On 7/19/19 11:54 PM, oulijun wrote:
Hi, Bart Van Assche & Doug Ledford I am targeting a problem about RoCE and SCSI over RDMA from srpt in kernel-4.14. When insmod srpt.ko and insmod hns-roce-hw-v2.ko, it will report a warning in srpt_add_one: ib_srpt srpt_add_one(hns_0) failed. I am tracking the error from ib_cm_listen in srpt_add_one.I found it returned an error when doing server_id validation the error code as follows: static int __ib_cm_listen(struct ib_cm_id *cm_id, __be64 service_id, __be64 service_mask) { struct cm_id_private *cm_id_priv, *cur_cm_id_priv; int ret = 0; service_mask = service_mask ? service_mask : ~cpu_to_be64(0); service_id &= service_mask; if ((service_id & IB_SERVICE_ID_AGN_MASK) == IB_CM_ASSIGN_SERVICE_ID && (service_id != IB_CM_ASSIGN_SERVICE_ID)) return -EINVAL; ...... } static void srpt_add_one(struct ib_device *device) { struct srpt_device *sdev; struct srpt_port *sport; int i; pr_debug("device = %p\n", device); sdev = kzalloc(sizeof(*sdev), GFP_KERNEL); if (!sdev) goto err; sdev->device = device; mutex_init(&sdev->sdev_mutex); sdev->pd = ib_alloc_pd(device, 0); if (IS_ERR(sdev->pd)) goto free_dev; sdev->lkey = sdev->pd->local_dma_lkey; sdev->srq_size = min(srpt_srq_size, sdev->device->attrs.max_srq_wr); srpt_use_srq(sdev, sdev->port[0].port_attrib.use_srq); if (!srpt_service_guid) srpt_service_guid = be64_to_cpu(device->node_guid); sdev->cm_id = ib_create_cm_id(device, srpt_cm_handler, sdev); if (IS_ERR(sdev->cm_id)) goto err_ring; /* print out target login information */ pr_debug("Target login info: id_ext=%016llx,ioc_guid=%016llx," "pkey=ffff,service_id=%016llx\n", srpt_service_guid, srpt_service_guid, srpt_service_guid); /* * We do not have a consistent service_id (ie. also id_ext of target_id) * to identify this target. We currently use the guid of the first HCA * in the system as service_id; therefore, the target_id will change * if this HCA is gone bad and replaced by different HCA */ if (ib_cm_listen(sdev->cm_id, cpu_to_be64(srpt_service_guid), 0)) goto err_cm; ...... } However, I check the srpt_service_guid is obtained by device->node_guid. I think that the compute algorithm is ok for device->node_guid. In addition, I analyzed a patch in kernel-4.17(IB/srpt: Add RDMA/CM support). As a result, I can understand that the previous srpt is not supported by RDMA/CM? So, all RoCE will failed when use kernel-4.14 version to run srpt.ko?

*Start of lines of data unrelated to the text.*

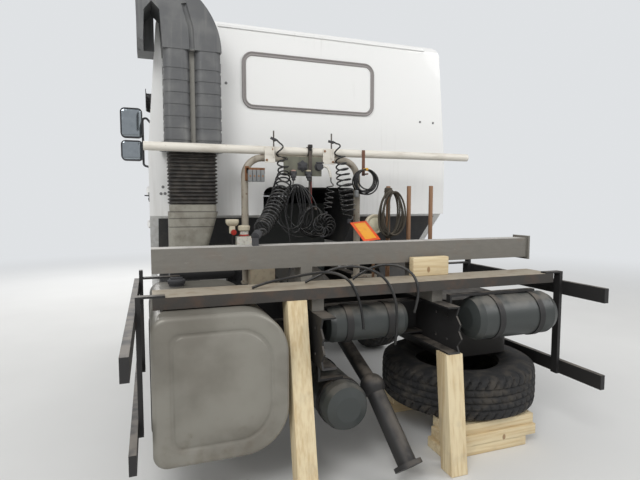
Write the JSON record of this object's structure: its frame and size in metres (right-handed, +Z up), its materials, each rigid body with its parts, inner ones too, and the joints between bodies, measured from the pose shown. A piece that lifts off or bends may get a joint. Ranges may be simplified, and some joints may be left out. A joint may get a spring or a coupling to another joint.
{
  "type": "cab-over tractor unit front half with a cut frame",
  "caption": "White tilting cab with doors and a front lid on a cut-off chassis with steered front wheels, a fuel tank, hose rack and wooden props.",
  "frame": {"origin": "on the ground, under the middle of the whole part's box", "axes": "+X to the truck's left, -Y to the front, +Z up"},
  "size_m": [3.056, 4.38, 3.08],
  "materials": {
    "white_paint": "gloss",
    "dark_lining": "matte",
    "dark_plastic": "matte",
    "seal_rubber": "matte",
    "window_glass": "polished",
    "smoked_plastic": "gloss",
    "seat_fabric": "woven",
    "grey_plastic": "matte",
    "black_rubber": "matte",
    "chassis_paint": "satin",
    "lamp_lens": "gloss",
    "engine_paint": "satin",
    "cast_aluminium": "cast",
    "pale_plastic": "translucent",
    "tank_aluminium": "dull",
    "weathered_steel": "weathered",
    "pine": "sawn",
    "tyre_rubber": "matte",
    "beige_paint": "satin",
    "rusty_steel": "rusty",
    "wheel_paint": "satin"
  },
  "bodies": {
    "chassis": {"frame_rails": "chassis_paint", "cross_members": "chassis_paint", "front_bumper": "white_paint", "headlamps": "lamp_lens", "front_axle": "chassis_paint", "front_suspension": "chassis_paint", "engine": "engine_paint", "gearbox": "cast_aluminium", "radiator": "cast_aluminium", "air_cleaner": "dark_plastic", "reservoirs": "pale_plastic", "fuel_tank": "tank_aluminium", "tank_straps": "chassis_paint", "air_tanks": "chassis_paint", "silencer": "chassis_paint", "prop_shaft": "chassis_paint", "cross_beam": "weathered_steel", "deck_channel": "weathered_steel", "wood_props": "pine", "prop_tyre": "tyre_rubber", "side_guards": "chassis_paint", "hose_frame": "beige_paint", "white_bar": "beige_paint", "stakes_and_lamp": "rusty_steel", "mudguards": "dark_plastic", "coil_hose_left": "black_rubber", "coil_lead_left": "black_rubber", "coil_hose_right": "black_rubber", "coil_lead_right": "black_rubber", "hose_pile": "black_rubber", "cable_hank": "black_rubber", "cut_hoses": "black_rubber", "gladhand": "dark_plastic"},
    "cab": {"cab_roof": "white_paint", "cab_rear_wall": "white_paint", "cab_front_panel": "white_paint", "cab_sides": "white_paint", "cab_floor": "dark_lining", "rear_window_panel": "white_paint", "rear_window_rubber": "seal_rubber", "windscreen": "window_glass", "sun_visor": "smoked_plastic", "mirrors": "dark_plastic", "dashboard": "dark_plastic", "seats_and_bunk": "seat_fabric", "intake_duct": "grey_plastic", "intake_bellows": "black_rubber"},
    "door_left": {"door_left": "white_paint", "door_glass_left": "window_glass"},
    "door_right": {"door_right": "white_paint", "door_glass_right": "window_glass"},
    "lid": {"front_lid": "white_paint"},
    "knuckle_left": {"knuckle_left": "chassis_paint"},
    "knuckle_right": {"knuckle_right": "chassis_paint"},
    "tie_rod": {"tie_rod": "chassis_paint"},
    "wheel_left": {"tyre_left": "tyre_rubber", "wheel_rim_left": "wheel_paint"},
    "wheel_right": {"tyre_right": "tyre_rubber", "wheel_rim_right": "wheel_paint"}
  },
  "joints": [
    {"name": "cab_tilt", "type": "hinge", "parent": "chassis", "child": "cab", "pos_m": [0, -2.05, 0.7], "axis": [1, 0, 0], "range_deg": [0, 45]},
    {"name": "door_left_swing", "type": "hinge", "parent": "cab", "child": "door_left", "pos_m": [1.264, -1.742, 1.5], "axis": [0, 0, -1], "range_deg": [0, 70]},
    {"name": "door_right_swing", "type": "hinge", "parent": "cab", "child": "door_right", "pos_m": [-1.264, -1.742, 1.5], "axis": [0, 0, 1], "range_deg": [0, 70]},
    {"name": "lid_swing", "type": "hinge", "parent": "cab", "child": "lid", "pos_m": [0, -2.124, 1.653], "axis": [-1, 0, 0], "range_deg": [0, 75]},
    {"name": "steer_left", "type": "hinge", "parent": "chassis", "child": "knuckle_left", "pos_m": [0.88, -0.81, 0.525], "axis": [0, 0, 1], "range_deg": [-35, 35]},
    {"name": "steer_right", "type": "hinge", "parent": "chassis", "child": "knuckle_right", "pos_m": [-0.88, -0.81, 0.525], "axis": [0, 0, 1], "range_deg": [-35, 35]},
    {"name": "tie_rod_swing", "type": "hinge", "parent": "knuckle_left", "child": "tie_rod", "pos_m": [0.88, -0.64, 0.386], "axis": [0, 0, 1], "range_deg": [-35, 35]},
    {"name": "wheel_left_spin", "type": "hinge", "parent": "knuckle_left", "child": "wheel_left", "pos_m": [1.03, -0.81, 0.525], "axis": [1, 0, 0], "continuous": true},
    {"name": "wheel_right_spin", "type": "hinge", "parent": "knuckle_right", "child": "wheel_right", "pos_m": [-1.03, -0.81, 0.525], "axis": [1, 0, 0], "continuous": true}
  ],
  "couplings": [
    {"joint": "steer_right", "follows": "steer_left", "ratio": 1},
    {"joint": "tie_rod_swing", "follows": "steer_left", "ratio": -1}
  ]
}
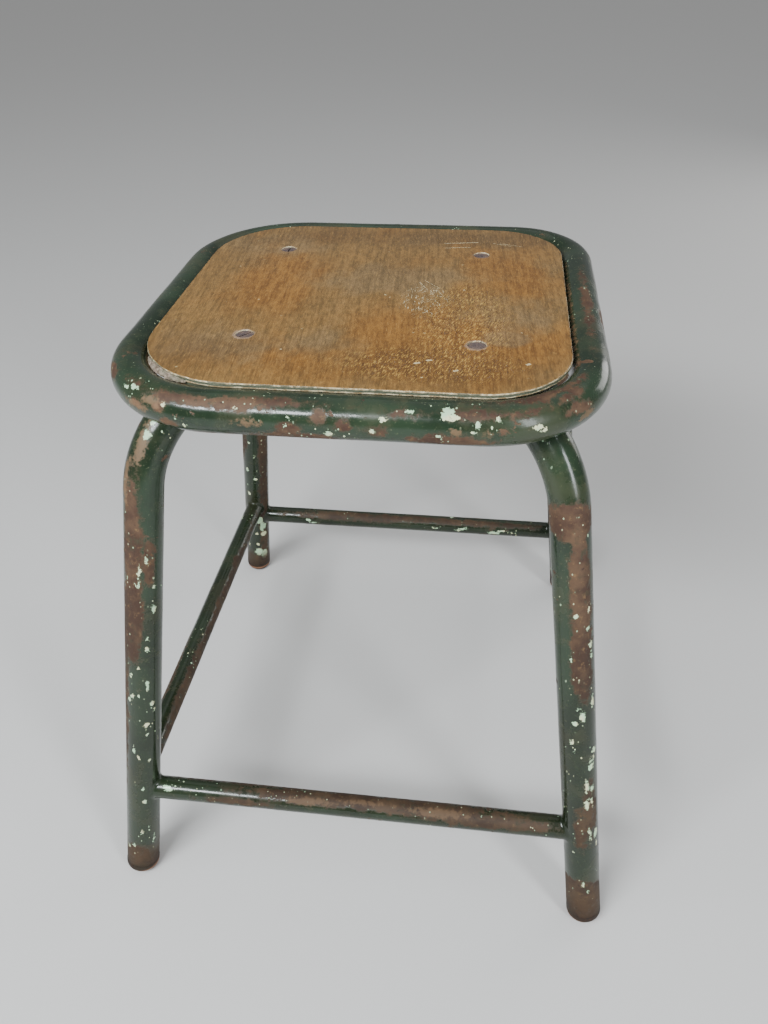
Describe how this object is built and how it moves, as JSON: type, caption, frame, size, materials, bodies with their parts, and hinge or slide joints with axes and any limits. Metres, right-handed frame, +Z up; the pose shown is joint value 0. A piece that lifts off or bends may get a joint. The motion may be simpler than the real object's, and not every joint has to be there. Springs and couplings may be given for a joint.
{
  "type": "workshop stool",
  "caption": "Low workshop stool: a rounded-square tube ring holds a flat plywood seat, on splayed tube legs that bend over under it and are tied by low cross tubes.",
  "frame": {"origin": "on the floor, in the middle of the four feet", "axes": "+Z up; the front is -Y, the side nearest the viewer; +X to the right as seen from the front"},
  "size_m": [0.4157, 0.4436, 0.4588],
  "materials": {
    "green_paint": "dark green gloss paint, worn and chipped, with red-brown rust showing through",
    "bare_rusted_steel": "bare steel, rusted orange-brown, worn where it stands",
    "plywood": "amber varnish, scratched and greyed, bare and worn at the edges",
    "dull_steel": "dull grey steel with a brown tarnish"
  },
  "bodies": {
    "root": {"braze_back_back_left": "green_paint", "braze_back_back_right": "green_paint", "braze_front_front_left": "green_paint", "braze_front_front_right": "green_paint", "braze_left_back_left": "green_paint", "braze_left_front_left": "green_paint", "braze_right_back_right": "green_paint", "braze_right_front_right": "green_paint", "foot_cap_back_left": "bare_rusted_steel", "foot_cap_back_right": "bare_rusted_steel", "foot_cap_front_left": "bare_rusted_steel", "foot_cap_front_right": "bare_rusted_steel", "leg_back_left": "green_paint", "leg_back_right": "green_paint", "leg_front_left": "green_paint", "leg_front_right": "green_paint", "nut_back_left": "dull_steel", "nut_back_right": "dull_steel", "nut_front_left": "dull_steel", "nut_front_right": "dull_steel", "rail_back": "green_paint", "rail_front": "green_paint", "rail_left": "green_paint", "rail_right": "green_paint", "ring_butt_weld": "green_paint", "seat_panel": "plywood", "seat_ring": "green_paint", "seat_screw_back_left": "dull_steel", "seat_screw_back_right": "dull_steel", "seat_screw_front_left": "dull_steel", "seat_screw_front_right": "dull_steel", "seat_weld_back_left": "green_paint", "seat_weld_back_right": "green_paint", "seat_weld_front_left": "green_paint", "seat_weld_front_right": "green_paint", "washer_back_left": "dull_steel", "washer_back_right": "dull_steel", "washer_front_left": "dull_steel", "washer_front_right": "dull_steel"}
  },
  "joints": []
}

Before commit 63cf1a902c9d ("IB/srpt: Add RDMA/CM support"; v4.17) ib_cm_listen() was called with srpt_service_guid as argument for all RDMA adapters. Since that commit ib_cm_listen() is only called for ports that have IB as link layer. In other words, I think the failure that you reported only occurs with kernel before 4.17 and not with kernel v4.17 or any later kernel.
Bart.